## DATA EXTRACT

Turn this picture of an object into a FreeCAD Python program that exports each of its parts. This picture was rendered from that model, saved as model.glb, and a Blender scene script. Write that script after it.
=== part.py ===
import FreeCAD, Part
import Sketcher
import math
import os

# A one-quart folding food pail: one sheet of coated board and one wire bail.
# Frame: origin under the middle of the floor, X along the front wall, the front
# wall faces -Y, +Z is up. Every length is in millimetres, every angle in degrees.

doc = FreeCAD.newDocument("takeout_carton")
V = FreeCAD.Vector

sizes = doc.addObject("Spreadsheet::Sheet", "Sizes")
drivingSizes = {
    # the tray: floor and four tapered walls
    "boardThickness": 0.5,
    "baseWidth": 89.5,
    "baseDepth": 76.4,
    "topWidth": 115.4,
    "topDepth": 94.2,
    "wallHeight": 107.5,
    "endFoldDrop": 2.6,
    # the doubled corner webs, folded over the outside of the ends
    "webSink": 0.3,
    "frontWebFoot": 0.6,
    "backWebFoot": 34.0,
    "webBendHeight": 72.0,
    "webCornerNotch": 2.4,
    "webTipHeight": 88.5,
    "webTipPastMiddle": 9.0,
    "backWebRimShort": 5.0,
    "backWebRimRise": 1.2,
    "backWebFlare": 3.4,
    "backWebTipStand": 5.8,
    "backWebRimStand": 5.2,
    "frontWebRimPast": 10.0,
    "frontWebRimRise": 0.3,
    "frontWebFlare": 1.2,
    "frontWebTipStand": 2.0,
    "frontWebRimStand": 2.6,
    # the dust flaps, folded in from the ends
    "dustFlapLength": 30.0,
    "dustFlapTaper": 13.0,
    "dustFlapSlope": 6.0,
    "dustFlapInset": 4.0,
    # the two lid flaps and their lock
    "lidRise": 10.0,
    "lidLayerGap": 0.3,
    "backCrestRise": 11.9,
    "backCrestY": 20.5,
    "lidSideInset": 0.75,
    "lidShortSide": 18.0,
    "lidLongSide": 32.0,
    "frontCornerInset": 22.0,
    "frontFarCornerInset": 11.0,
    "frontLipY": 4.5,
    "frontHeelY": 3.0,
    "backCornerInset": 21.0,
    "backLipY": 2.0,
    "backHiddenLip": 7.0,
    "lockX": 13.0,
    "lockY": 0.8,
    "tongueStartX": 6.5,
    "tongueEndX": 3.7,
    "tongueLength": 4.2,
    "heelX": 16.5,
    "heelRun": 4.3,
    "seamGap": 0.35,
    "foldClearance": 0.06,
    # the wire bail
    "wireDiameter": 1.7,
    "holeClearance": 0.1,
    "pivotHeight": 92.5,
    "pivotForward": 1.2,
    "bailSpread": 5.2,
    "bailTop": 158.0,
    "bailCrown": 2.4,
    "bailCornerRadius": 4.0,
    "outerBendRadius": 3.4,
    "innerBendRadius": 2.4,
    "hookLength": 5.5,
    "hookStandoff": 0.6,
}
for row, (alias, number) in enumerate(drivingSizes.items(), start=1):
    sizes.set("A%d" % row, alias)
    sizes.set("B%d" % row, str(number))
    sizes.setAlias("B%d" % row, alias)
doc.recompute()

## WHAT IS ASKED
Return only the lines spanning from the first line of the material through the line with "V = FreeCAD.Vector", copied exactly, both ends kept.

## WORKED SOLUTION
Turn this picture of an object into a FreeCAD Python program that exports each of its parts. This picture was rendered from that model, saved as model.glb, and a Blender scene script. Write that script after it.
=== part.py ===
import FreeCAD, Part
import Sketcher
import math
import os

# A one-quart folding food pail: one sheet of coated board and one wire bail.
# Frame: origin under the middle of the floor, X along the front wall, the front
# wall faces -Y, +Z is up. Every length is in millimetres, every angle in degrees.

doc = FreeCAD.newDocument("takeout_carton")
V = FreeCAD.Vector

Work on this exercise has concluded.